What this task involves = For every line in the records that has the word "scene", make a copy.

Input data =
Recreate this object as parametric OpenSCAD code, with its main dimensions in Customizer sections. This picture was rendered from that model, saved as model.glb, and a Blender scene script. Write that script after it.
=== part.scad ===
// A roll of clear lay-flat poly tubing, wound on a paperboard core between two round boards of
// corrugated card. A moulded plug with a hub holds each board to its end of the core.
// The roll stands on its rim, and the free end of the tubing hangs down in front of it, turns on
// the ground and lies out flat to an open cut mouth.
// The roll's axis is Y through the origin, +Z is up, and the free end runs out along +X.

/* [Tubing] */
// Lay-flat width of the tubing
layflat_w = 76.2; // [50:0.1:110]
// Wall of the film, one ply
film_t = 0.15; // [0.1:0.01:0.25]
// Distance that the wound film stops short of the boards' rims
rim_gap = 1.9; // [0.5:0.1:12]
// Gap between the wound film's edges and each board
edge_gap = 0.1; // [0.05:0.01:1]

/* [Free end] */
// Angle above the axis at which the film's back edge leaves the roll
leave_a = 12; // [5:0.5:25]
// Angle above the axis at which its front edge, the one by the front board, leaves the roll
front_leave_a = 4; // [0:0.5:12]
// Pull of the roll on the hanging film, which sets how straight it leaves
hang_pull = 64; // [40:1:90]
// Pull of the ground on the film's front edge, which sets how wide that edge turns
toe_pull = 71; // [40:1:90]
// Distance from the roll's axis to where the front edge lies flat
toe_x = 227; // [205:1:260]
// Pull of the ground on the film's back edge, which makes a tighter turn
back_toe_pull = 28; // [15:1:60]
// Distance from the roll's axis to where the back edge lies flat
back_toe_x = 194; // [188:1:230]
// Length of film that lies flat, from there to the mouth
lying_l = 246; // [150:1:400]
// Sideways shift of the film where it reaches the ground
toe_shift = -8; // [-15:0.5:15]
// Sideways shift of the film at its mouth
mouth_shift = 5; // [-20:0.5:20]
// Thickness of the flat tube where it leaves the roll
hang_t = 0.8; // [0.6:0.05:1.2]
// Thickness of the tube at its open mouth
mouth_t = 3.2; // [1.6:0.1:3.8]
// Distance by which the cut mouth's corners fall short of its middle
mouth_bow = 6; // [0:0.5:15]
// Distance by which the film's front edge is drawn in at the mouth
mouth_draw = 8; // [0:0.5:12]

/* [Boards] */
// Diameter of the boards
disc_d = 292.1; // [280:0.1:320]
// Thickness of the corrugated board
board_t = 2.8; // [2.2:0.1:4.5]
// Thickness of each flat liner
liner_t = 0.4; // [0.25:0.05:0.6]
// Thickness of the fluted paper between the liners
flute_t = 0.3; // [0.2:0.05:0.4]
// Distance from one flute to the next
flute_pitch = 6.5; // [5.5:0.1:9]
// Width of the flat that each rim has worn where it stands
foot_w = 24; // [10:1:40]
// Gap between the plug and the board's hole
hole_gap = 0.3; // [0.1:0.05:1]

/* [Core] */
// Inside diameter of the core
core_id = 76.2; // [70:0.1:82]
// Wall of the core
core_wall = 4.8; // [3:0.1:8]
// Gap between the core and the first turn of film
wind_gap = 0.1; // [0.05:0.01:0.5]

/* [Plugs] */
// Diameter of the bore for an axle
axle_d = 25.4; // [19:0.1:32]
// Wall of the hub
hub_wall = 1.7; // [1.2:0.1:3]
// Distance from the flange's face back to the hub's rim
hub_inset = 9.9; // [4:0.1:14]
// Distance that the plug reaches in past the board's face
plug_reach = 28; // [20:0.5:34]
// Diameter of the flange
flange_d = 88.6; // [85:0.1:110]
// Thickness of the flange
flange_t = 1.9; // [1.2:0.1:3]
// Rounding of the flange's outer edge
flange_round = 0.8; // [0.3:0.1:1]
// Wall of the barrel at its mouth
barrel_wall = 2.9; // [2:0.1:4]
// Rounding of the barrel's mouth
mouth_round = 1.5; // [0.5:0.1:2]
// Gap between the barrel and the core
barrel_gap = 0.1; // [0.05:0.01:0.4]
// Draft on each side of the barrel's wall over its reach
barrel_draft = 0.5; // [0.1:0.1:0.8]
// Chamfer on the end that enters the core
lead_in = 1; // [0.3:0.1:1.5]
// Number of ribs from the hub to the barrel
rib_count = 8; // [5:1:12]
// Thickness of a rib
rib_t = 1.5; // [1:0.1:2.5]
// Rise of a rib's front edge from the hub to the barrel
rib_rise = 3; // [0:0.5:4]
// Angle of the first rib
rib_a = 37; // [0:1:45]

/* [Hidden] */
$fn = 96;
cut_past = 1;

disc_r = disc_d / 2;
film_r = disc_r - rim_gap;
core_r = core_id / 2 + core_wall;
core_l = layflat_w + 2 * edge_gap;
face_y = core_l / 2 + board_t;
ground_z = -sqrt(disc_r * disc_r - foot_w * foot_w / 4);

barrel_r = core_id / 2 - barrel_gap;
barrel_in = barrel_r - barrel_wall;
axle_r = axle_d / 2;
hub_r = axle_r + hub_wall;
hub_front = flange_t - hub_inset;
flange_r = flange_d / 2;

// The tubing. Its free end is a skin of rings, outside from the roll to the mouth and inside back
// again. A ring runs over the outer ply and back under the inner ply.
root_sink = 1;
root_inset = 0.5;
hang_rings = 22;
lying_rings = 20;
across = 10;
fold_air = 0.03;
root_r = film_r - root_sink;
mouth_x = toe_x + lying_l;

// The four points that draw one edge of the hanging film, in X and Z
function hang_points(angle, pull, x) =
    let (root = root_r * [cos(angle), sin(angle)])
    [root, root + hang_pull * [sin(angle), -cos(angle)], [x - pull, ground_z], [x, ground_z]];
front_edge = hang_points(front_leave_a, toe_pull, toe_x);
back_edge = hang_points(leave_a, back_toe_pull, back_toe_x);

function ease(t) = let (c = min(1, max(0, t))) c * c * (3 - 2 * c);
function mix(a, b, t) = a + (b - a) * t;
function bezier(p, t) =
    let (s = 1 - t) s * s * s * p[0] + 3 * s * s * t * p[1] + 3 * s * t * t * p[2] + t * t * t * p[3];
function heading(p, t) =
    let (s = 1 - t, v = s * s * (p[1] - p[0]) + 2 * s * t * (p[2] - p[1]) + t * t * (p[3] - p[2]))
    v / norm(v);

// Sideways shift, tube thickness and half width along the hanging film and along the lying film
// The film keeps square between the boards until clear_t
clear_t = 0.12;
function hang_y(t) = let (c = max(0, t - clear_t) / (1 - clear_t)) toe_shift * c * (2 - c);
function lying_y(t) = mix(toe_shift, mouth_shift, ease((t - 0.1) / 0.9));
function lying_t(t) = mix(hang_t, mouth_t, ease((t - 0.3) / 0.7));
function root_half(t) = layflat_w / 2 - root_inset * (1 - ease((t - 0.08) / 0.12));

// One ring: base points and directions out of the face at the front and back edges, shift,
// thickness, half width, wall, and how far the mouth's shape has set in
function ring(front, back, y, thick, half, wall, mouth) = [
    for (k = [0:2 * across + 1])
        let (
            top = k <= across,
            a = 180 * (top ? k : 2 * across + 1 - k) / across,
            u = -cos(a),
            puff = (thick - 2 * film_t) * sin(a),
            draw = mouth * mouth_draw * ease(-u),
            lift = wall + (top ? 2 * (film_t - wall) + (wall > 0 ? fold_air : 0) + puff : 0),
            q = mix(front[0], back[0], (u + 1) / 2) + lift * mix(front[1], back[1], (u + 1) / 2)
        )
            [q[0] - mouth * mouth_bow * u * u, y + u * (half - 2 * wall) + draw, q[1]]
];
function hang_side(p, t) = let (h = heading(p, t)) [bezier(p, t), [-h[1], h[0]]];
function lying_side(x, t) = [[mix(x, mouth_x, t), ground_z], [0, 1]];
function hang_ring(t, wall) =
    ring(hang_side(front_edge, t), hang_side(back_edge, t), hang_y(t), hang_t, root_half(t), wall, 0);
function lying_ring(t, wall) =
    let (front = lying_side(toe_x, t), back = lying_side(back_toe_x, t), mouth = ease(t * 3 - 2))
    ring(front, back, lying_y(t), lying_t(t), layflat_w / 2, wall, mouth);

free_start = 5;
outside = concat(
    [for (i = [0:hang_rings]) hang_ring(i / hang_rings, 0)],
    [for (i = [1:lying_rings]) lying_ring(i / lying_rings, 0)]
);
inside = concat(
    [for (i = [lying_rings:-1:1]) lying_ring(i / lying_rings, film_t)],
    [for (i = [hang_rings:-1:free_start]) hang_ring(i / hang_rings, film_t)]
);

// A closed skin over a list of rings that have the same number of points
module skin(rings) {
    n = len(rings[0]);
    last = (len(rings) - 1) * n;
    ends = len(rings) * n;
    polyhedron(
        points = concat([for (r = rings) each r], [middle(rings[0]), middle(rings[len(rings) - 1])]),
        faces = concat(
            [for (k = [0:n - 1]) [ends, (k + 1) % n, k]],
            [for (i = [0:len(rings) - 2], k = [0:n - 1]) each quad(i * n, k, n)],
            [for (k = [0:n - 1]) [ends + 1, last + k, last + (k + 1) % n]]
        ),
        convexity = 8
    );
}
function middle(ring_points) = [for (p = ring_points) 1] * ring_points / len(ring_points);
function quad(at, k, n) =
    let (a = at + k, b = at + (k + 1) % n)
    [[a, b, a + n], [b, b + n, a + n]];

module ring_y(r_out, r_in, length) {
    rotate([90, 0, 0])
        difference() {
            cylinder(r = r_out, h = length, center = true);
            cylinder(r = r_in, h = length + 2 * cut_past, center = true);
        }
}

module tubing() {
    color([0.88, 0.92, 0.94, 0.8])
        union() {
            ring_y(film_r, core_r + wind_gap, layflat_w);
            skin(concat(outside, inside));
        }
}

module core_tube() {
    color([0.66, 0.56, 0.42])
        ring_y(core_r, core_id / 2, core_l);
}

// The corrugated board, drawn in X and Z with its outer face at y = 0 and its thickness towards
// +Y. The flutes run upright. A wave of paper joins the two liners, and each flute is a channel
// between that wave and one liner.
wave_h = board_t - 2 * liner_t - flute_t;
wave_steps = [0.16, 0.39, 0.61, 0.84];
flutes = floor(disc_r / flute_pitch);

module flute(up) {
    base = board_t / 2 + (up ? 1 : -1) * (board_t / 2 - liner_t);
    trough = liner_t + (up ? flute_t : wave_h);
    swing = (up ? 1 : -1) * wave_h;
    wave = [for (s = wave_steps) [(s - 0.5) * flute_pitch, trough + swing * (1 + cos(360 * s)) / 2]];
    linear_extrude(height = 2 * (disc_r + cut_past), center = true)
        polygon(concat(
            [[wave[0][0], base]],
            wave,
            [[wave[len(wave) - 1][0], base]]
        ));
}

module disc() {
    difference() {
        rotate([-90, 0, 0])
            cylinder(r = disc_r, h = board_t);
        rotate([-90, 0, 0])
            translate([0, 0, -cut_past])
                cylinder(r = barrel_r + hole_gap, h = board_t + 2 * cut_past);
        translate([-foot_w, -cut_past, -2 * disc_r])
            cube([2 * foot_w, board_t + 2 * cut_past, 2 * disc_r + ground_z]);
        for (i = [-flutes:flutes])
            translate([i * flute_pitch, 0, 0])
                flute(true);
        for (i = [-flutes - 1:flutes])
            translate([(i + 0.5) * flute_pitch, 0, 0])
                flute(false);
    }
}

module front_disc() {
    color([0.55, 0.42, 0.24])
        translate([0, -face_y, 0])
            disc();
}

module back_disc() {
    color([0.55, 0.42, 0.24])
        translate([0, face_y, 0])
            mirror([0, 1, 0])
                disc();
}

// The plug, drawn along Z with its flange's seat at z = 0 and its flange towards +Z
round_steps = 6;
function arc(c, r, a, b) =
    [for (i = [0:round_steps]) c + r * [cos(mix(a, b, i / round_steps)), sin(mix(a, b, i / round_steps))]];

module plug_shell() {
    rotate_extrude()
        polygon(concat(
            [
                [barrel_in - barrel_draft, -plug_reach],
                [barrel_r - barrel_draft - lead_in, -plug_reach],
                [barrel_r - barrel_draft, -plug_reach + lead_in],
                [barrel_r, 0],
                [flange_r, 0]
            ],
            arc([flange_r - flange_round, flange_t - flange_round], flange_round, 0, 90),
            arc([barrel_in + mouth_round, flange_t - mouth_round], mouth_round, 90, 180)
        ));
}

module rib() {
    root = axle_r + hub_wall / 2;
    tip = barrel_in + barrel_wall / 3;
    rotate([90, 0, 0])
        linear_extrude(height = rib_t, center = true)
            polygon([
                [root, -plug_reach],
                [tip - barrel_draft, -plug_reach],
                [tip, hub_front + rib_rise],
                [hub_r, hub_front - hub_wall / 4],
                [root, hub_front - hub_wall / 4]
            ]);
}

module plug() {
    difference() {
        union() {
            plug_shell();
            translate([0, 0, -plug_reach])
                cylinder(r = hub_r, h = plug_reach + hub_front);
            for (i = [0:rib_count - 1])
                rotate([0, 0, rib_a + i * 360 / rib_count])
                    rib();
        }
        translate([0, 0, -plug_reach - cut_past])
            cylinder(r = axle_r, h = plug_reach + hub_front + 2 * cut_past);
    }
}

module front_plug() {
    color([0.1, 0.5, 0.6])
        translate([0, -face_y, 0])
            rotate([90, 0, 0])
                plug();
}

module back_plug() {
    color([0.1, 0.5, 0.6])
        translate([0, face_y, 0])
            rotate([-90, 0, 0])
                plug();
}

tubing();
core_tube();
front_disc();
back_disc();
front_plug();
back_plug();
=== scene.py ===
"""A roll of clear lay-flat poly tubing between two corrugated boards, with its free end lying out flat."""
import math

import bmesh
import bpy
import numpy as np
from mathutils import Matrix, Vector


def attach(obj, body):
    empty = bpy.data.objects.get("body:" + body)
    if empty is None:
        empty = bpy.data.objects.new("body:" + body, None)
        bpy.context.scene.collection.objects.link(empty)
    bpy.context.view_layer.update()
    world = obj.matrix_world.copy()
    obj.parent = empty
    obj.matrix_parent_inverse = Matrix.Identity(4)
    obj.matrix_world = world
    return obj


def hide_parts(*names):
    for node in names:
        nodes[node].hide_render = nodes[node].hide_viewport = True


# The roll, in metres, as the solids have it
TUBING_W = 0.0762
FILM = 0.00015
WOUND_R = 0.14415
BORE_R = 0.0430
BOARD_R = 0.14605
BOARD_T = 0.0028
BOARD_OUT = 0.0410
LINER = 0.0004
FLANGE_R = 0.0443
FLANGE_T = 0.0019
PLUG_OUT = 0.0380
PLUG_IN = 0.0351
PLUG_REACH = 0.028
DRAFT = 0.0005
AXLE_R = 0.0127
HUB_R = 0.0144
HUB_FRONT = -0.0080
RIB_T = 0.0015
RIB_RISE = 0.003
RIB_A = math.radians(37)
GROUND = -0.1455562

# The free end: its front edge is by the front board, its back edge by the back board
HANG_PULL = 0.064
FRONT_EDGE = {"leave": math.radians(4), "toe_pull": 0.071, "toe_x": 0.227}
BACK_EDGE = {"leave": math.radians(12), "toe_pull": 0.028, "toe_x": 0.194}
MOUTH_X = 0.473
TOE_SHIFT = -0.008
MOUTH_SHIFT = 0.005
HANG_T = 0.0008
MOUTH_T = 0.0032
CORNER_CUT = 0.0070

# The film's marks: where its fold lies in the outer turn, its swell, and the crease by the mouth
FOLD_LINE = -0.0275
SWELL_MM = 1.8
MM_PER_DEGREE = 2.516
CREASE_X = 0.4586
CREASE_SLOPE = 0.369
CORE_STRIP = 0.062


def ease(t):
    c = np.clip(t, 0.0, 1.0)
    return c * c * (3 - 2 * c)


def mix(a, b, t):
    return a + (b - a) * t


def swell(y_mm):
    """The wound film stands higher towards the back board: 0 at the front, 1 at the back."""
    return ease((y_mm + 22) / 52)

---

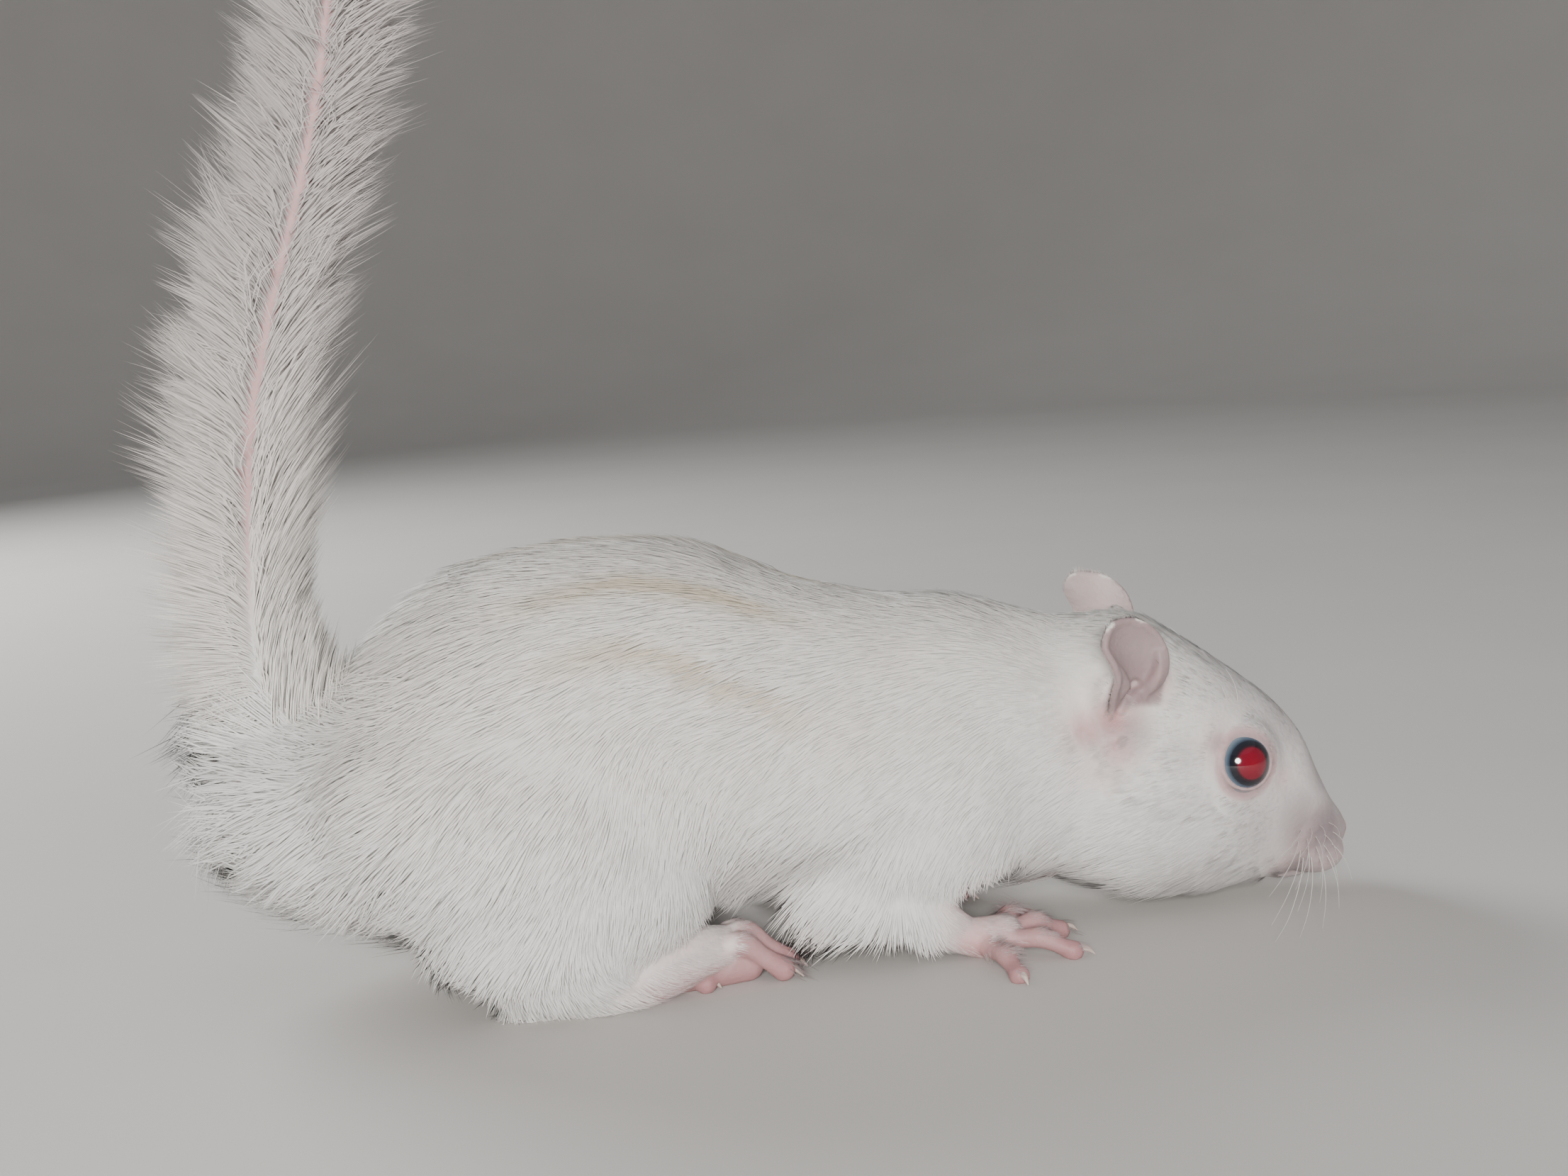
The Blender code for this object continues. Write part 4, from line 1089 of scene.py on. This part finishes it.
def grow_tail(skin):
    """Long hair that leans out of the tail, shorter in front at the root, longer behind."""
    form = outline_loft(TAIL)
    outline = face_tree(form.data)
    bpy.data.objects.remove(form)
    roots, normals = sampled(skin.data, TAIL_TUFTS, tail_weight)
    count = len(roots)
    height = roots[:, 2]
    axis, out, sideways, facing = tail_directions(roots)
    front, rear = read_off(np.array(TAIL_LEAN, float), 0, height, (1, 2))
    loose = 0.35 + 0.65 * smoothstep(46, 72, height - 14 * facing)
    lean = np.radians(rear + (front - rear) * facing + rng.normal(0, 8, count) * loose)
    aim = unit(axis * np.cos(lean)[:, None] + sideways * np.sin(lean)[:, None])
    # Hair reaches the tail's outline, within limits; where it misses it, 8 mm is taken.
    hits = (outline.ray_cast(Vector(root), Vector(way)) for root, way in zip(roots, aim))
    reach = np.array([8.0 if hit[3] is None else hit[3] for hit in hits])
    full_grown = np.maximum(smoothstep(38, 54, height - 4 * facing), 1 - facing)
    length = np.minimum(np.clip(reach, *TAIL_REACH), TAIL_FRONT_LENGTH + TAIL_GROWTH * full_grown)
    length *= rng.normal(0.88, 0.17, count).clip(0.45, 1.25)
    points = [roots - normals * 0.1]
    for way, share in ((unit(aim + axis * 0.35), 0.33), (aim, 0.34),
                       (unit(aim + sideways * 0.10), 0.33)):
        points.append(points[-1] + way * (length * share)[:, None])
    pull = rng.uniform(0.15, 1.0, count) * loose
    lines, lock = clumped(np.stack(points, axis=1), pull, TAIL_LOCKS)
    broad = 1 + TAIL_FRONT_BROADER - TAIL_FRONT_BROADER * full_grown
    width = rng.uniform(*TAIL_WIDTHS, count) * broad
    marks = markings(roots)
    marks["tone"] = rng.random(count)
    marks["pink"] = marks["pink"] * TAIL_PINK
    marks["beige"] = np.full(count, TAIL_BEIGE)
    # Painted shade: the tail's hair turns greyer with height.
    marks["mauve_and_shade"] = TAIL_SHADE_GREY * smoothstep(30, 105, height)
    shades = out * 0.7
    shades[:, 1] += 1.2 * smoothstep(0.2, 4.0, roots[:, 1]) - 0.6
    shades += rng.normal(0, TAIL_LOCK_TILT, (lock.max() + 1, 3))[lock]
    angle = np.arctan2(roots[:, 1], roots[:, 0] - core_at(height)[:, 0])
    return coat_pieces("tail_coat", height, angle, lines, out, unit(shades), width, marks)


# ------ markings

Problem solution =
Recreate this object as parametric OpenSCAD code, with its main dimensions in Customizer sections. This picture was rendered from that model, saved as model.glb, and a Blender scene script. Write that script after it.
=== scene.py ===
        bpy.context.scene.collection.objects.link(empty)
The Blender code for this object continues. Write part 4, from line 1089 of scene.py on. This part finishes it.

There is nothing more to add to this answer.